Converting DokuWiki to MkDocs

We’ve been talking about migrating the MLUG website to another system for a while. This would reduce our hosting burden and open up editing to more people.

One promising option was using the free static hosting features of GitLab Pages. The website would be backed by a git repository of some markup and processed into HTML through some commit hooks.

I’ve performed a few experiments on and off for a good few months and took the liberty of creating a GitLab organistion to host the various pieces at https://gitlab.com/mlug

MkDocs is a pretty good candidate for the markup processing. It converts a tree of Markdown files fairly directly to HTML. It’s well maintained, easy to run, and Markdown is quite common.
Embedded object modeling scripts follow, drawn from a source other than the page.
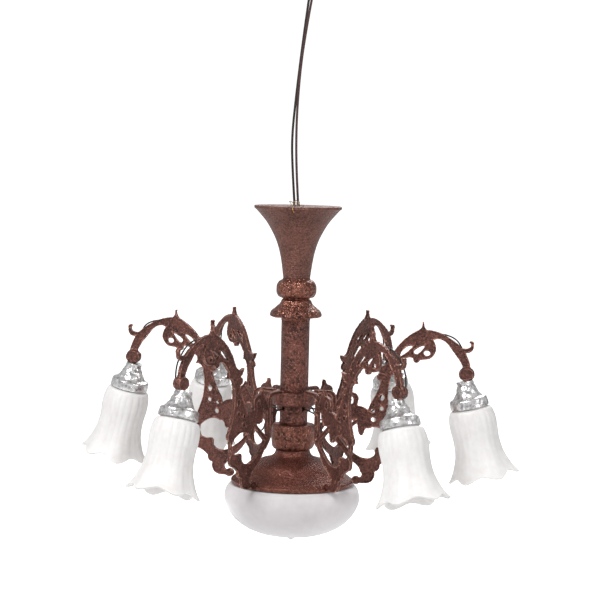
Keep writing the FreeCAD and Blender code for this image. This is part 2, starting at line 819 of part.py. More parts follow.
def make_plug():
    """The two-pin plug at the leads' far end."""
    centre_x, underside = 2.4, 46.0
    block = simple_object(
        "Part::Box", "plug_block",
        Length="sizes.plug_width", Width="sizes.plug_thickness", Height="sizes.plug_height",
    )
    block.setExpression(".Placement.Base.x", f"{centre_x} - sizes.plug_width / 2")
    block.setExpression(".Placement.Base.y", "- sizes.plug_thickness / 2")
    block.Placement.Base.z = underside
    doc.recompute()
    plug = doc.addObject("Part::Fillet", "lead_plug")
    plug.Base = block
    edge_round = 0.6
    plug.Edges = [(index + 1, edge_round, edge_round) for index in range(len(block.Shape.Edges))]
    pieces.append(plug)
    pins = []
    for name, side in (("left", -1), ("right", 1)):
        pin = simple_object(
            "Part::Cylinder", f"pin_{name}", Radius="sizes.pin_radius", Height="sizes.pin_length"
        )
        pin.setExpression(".Placement.Base.x", f"{centre_x} + {side} * sizes.pin_spacing / 2")
        pin.setExpression(".Placement.Base.z", f"{underside} + sizes.plug_height")
        pins.append(pin)
    both = doc.addObject("Part::Compound", "plug_pins")
    both.Links = pins
    pieces.append(both)


# ---------------------------------------------------------------- the whole light


def check_and_write():
    """Stop if any object failed, then write each piece's shape to its own file."""
    for item in doc.Objects:
        if {"Invalid", "Error"} & set(item.State):
            raise ValueError(f"{item.Label} failed: {item.State}")
    os.makedirs("parts", exist_ok=True)
    for piece in pieces:
        if piece.Shape.isNull() or not piece.Shape.isValid():
            raise ValueError(f"{piece.Label} has no valid shape")
        piece.Shape.exportStep(os.path.join("parts", f"{piece.Label}.step"))
        print(f"{piece.Label}: {len(piece.Shape.Solids)} solid(s), {piece.Shape.Volume:.2f} mm3")


fill_sheet()
stack_column()
make_centre_tube()
make_tube_nut()
make_bowl()
make_bowl_bulb()
for arm_label, (arm_azimuth, arm_tilt, shade_lean) in ARM_PLACES.items():
    arm_frame = arm_placement(arm_azimuth, arm_tilt)
    shade_frame = shade_placement(arm_frame, shade_lean)
    make_arm(arm_label, arm_frame)
    make_shade_cap(arm_label, shade_frame)
    make_shade(arm_label, shade_frame)
    make_shade_bulb(arm_label, shade_frame)
    make_lamp_wire(arm_label, arm_azimuth, arm_frame)
make_wire_bundle()
make_lead_joints()
make_wire("lead_left", LEAD_LEFT, SIZES["lead_radius"])
make_wire("lead_right", LEAD_RIGHT, SIZES["lead_radius"])
make_plug()
doc.recompute()
check_and_write()
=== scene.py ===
"""A dolls-house chandelier, dressed over its CAD frame.

The turned column, bowl, caps and shades are spun from half outlines, the openwork arms are
given a raised edge and a cast skin, and every CAD node that stays gets its own finish.
Lengths are in metres unless a name ends in _mm.
"""

import json
import logging
import math
from dataclasses import dataclass, field
from enum import Enum

import bmesh
import bpy
from mathutils import Matrix, Vector, noise


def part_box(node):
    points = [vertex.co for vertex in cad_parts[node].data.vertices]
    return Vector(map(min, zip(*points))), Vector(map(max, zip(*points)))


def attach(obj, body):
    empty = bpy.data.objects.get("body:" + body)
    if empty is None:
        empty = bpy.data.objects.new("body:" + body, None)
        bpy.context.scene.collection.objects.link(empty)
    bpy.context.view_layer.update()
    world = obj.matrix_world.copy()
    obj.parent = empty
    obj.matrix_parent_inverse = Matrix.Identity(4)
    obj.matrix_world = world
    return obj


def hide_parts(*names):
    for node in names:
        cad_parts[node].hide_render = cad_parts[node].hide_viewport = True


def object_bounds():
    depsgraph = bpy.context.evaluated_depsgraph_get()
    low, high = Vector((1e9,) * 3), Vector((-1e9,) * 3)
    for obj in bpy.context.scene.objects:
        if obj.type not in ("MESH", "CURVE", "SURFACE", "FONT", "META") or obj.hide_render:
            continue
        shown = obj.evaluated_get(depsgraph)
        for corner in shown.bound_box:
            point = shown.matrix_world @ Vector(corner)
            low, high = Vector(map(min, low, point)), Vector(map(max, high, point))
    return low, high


MM = 0.001
log = logging.getLogger("chandelier")
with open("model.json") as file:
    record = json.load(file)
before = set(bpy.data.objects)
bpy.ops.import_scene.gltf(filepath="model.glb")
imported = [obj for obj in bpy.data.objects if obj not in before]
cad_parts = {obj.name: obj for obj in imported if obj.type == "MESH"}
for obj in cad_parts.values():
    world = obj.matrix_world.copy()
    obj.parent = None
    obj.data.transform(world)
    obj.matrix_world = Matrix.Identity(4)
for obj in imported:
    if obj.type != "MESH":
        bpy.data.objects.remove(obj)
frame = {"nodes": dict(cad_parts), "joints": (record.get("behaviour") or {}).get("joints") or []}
CAD_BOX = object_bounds()
FIXTURE = "fixture"


class ArmName(Enum):
    """The six arms, named by where they stand seen from the front."""

    RIGHT = "right"
    FRONT_RIGHT = "front_right"
    FRONT_LEFT = "front_left"
    LEFT = "left"
    BACK_LEFT = "back_left"
    BACK_RIGHT = "back_right"


class Look(Enum):
    """How a finish scatters light."""

    SOLID = "solid"
    OPAL = "opal"
    CLEAR = "clear"


# ------------------------------------------------------------------ shader node groups


def new_group(name: str, inputs: dict[str, tuple[str, float | tuple]],
              outputs: dict[str, str]) -> bpy.types.NodeTree:
    """Make an empty shader node group with named sockets.

    Args:
        name: the group's name.
        inputs: socket name to its type and default value.
        outputs: socket name to its type.

    Returns:
        The group, with its input and output nodes in place.
    """
    group = bpy.data.node_groups.new(name, "ShaderNodeTree")
    for socket, (kind, value) in inputs.items():
        made = group.interface.new_socket(socket, in_out="INPUT", socket_type=kind)
        made.default_value = value
    for socket, kind in outputs.items():
        group.interface.new_socket(socket, in_out="OUTPUT", socket_type=kind)
    group.nodes.new("NodeGroupInput").name = "in"
    group.nodes.new("NodeGroupOutput").name = "out"
    return group


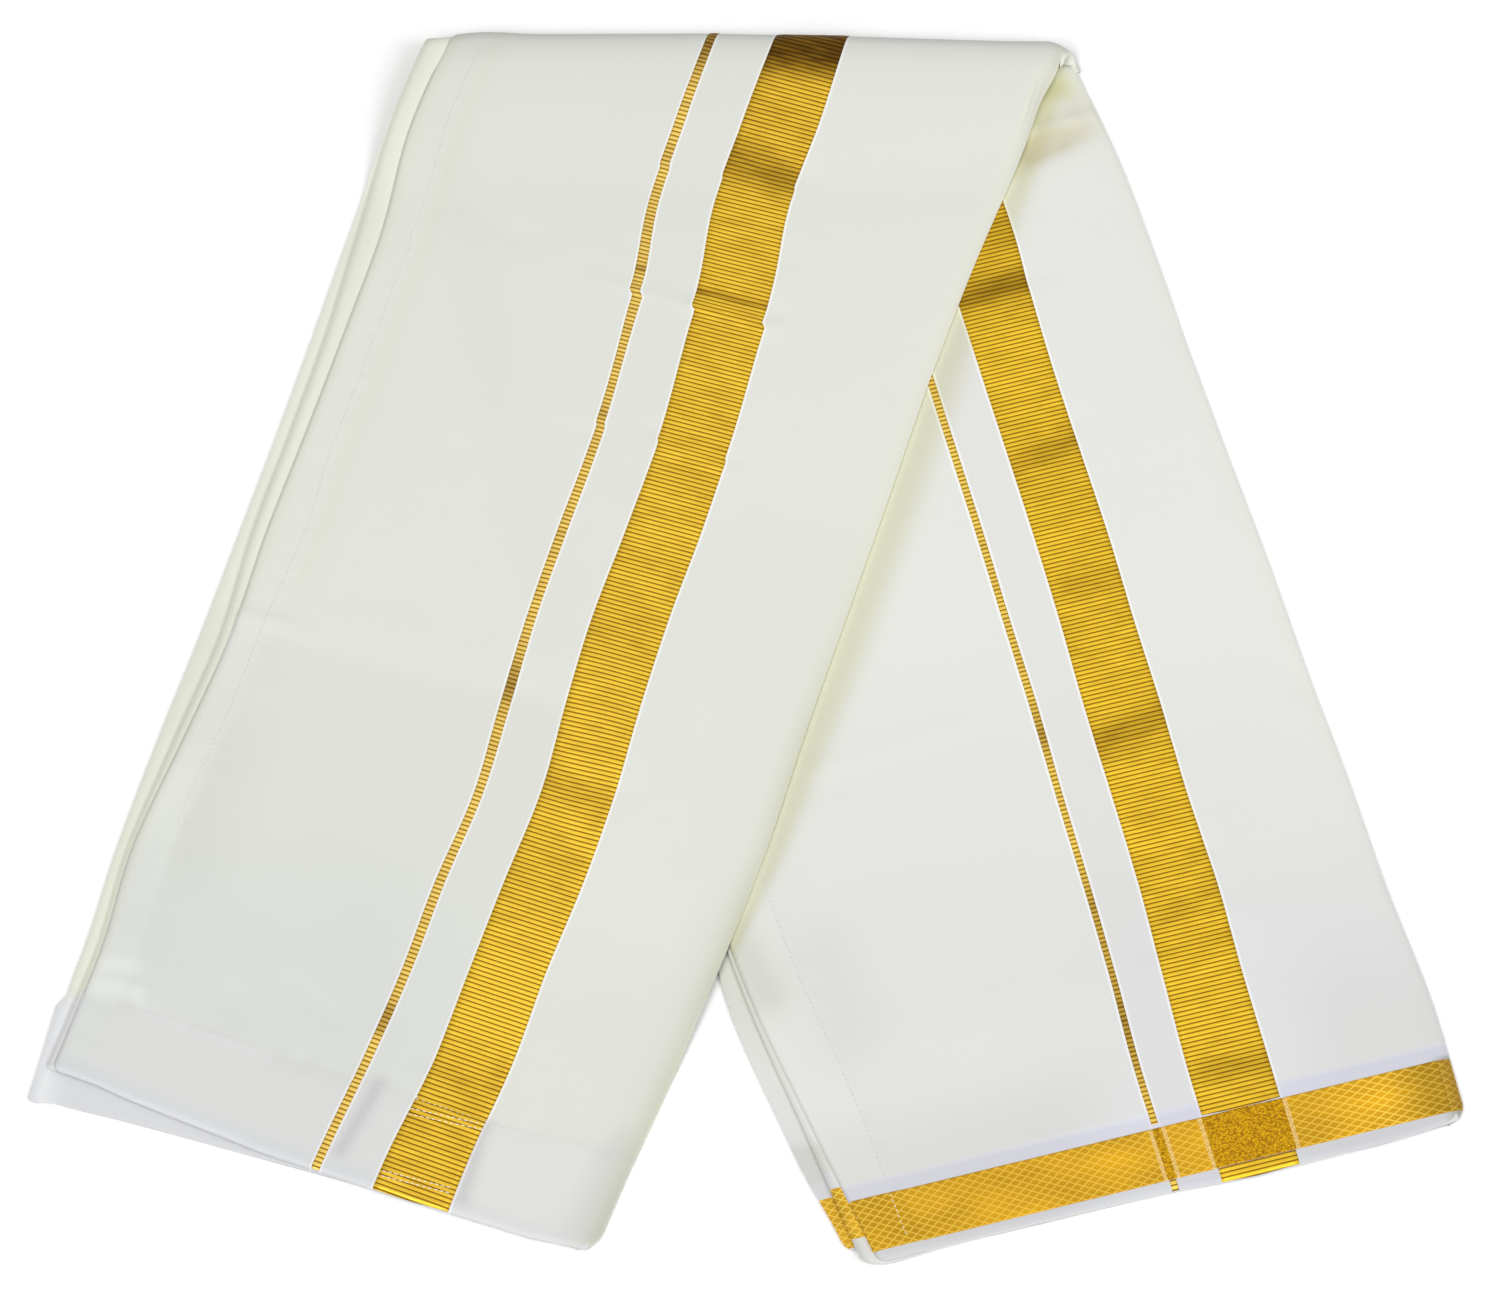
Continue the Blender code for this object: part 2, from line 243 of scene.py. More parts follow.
class Leg:
    """One leg's tables, and the two-way map between its plan and the flat cloth's U and V."""

    def __init__(self, rows, lines, marks, weft, tucks, drop):
        self.rows = rows
        self.drop = drop
        self.marks = marks
        self.weft = weft
        self.tucks = tucks
        fine = cubic(lines, np.linspace(0.0, len(lines) - 1.0, 300))
        self.line_y, self.line_x = fine[::-1, 0], fine[::-1, 1:].T

    def line(self, number, y):
        """X of a woven line at each y, with a small step where a sharp fold tucks the cloth."""
        x = np.interp(y, self.line_y, self.line_x[number])
        for tuck_y, slope, shift, reach in self.tucks:
            past = y - (tuck_y + slope * x)
            x = x - shift * np.tanh(past / 1.5) * np.exp(-np.abs(past) / reach)
        return x

    def middle(self, y):
        """X of the wide border's middle at each y."""
        return 0.5 * (self.line(3, y) + self.line(4, y))

    def u_at(self, x, y):
        """U of plan points: straight between neighbouring woven lines, and on at both sides."""
        u = np.zeros_like(x)
        for number in range(len(self.marks) - 1):
            left, right = self.line(number, y), self.line(number + 1, y)
            share = (x - left) / (right - left)
            here = self.marks[number] + share * (self.marks[number + 1] - self.marks[number])
            inside = (share >= 0.0) if number else np.full(x.shape, True)
            u = np.where(inside, here, u)
        return u

    def x_at(self, u, y):
        """X of the cloth's line U at each y, the inverse of u_at."""
        x = np.zeros_like(u * y)
        for number in range(len(self.marks) - 1):
            left, right = self.line(number, y), self.line(number + 1, y)
            share = (u - self.marks[number]) / (self.marks[number + 1] - self.marks[number])
            inside = (share >= 0.0) if number else np.full(x.shape, True)
            x = np.where(inside, left + share * (right - left), x)
        return x

    def v_at(self, x, y):
        """V of plan points: each crosswise thread is followed to the wide border's middle."""
        crossing = y
        for _ in range(6):
            slope = between(crossing, self.weft)
            crossing = y - slope * (x - self.middle(crossing))
        return (FOLD_Y - crossing) * ALONG_STRETCH

    def plan_at(self, u, v):
        """Plan x and y of the flat cloth's point U, V, the inverse of u_at and v_at."""
        crossing = FOLD_Y - v / ALONG_STRETCH
        slope = between(crossing, self.weft)
        middle = self.middle(crossing)
        y = crossing + 0.0 * u
        for _ in range(8):
            y = crossing + slope * (self.x_at(u, y) - middle)
        return self.x_at(u, y), y

    def left_x(self, y):
        """X of the leg's left edge at each y."""
        return np.interp(y, self.rows[::-1, 1], self.rows[::-1, 0])

    def right_x(self, y):
        """X of the leg's rolled right edge at each y."""
        return np.interp(y, self.rows[::-1, 3], self.rows[::-1, 2])

    def end_y(self, x):
        """Y of the leg's lower edge at plan x: the last row's straight line, less the drop."""
        left_x, left_y, right_x, right_y = self.rows[-1, :4]
        straight = left_y + (x - left_x) * (right_y - left_y) / (right_x - left_x)
        return straight - between(x, self.drop)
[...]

The approach I took here was to convert the existing DokuWiki history into a git repository (so that we maintain a complete edit history), convert this DokuWiki markup to Markdown, then add in the require MkDocs configuration.

doku2git

There are a few scripts floating around that convert a DokuWiki directory into a git history. Unfortunately they had some reliability issues with some aspects of newer DokuWiki edit types, and did not retain the complete edit history for binary files (tending to commit them in one shot at the end).

So I wrote a small Python script to do the work for us: doku2git.

This script parses the history directories of an existing DokuWiki site and generates a shell script that recreates the history in a git repository. The final script mostly performs a long history of gunzip, git add, and git commit.

At this point we still have DokuWiki flavoured markup, but we have a copy of the complete edit history and can start updating things for MkDoc.

git2mkdocs

Now we need to convert the DokuWiki markup to Markdown. Thankfully this is almost entirely handled by a single invocation of Pandoc.

This gets us most of the way to a functional MkDocs conversion. However there are a few idiosyncracies in the way we’ve used DokuWiki, and the way DokuWiki handles links to files. eg,

  • Sometimes we use image links instead of file links
  • DokuWiki appears to be case insensitive
  • Some characters in file names appear to be stripped/changed by DokuWiki.

I wrote a (pretty terrible) shell script that runs pandoc followed by a bunch of regexs to perform this oneoff conversion at: https://gitlab.com/mlug/git2mkdocs

MkDocs

Now we have a directory of MarkDown (and binary files) that MkDocs can consume. At this point it’s mostly a matter of placing data in the expected locations, providing a minimal configuration file, and configuring MkDocs to run with a commit occurs.

You can find the repository at https://gitlab.com/mlug/mlug.gitlab.io and the trial conversion at https://mlug.gitlab.io/start/

The repository is pretty sizable, coming in at just under 300MB. But if you’re interested in taking a look at the various steps in processing they have been branched as:

dokuwiki
The doku2git output
markdown
The git2mkdocs output
pages
The minimal MkDoc changes for GitLab Pages

This won’t be the final output; I know there are a few bugs, and the history is around 9 months out of date at this point. If you’ve got some time to have a glance at the results and file any issues you encounter that’d be greatly appreciated.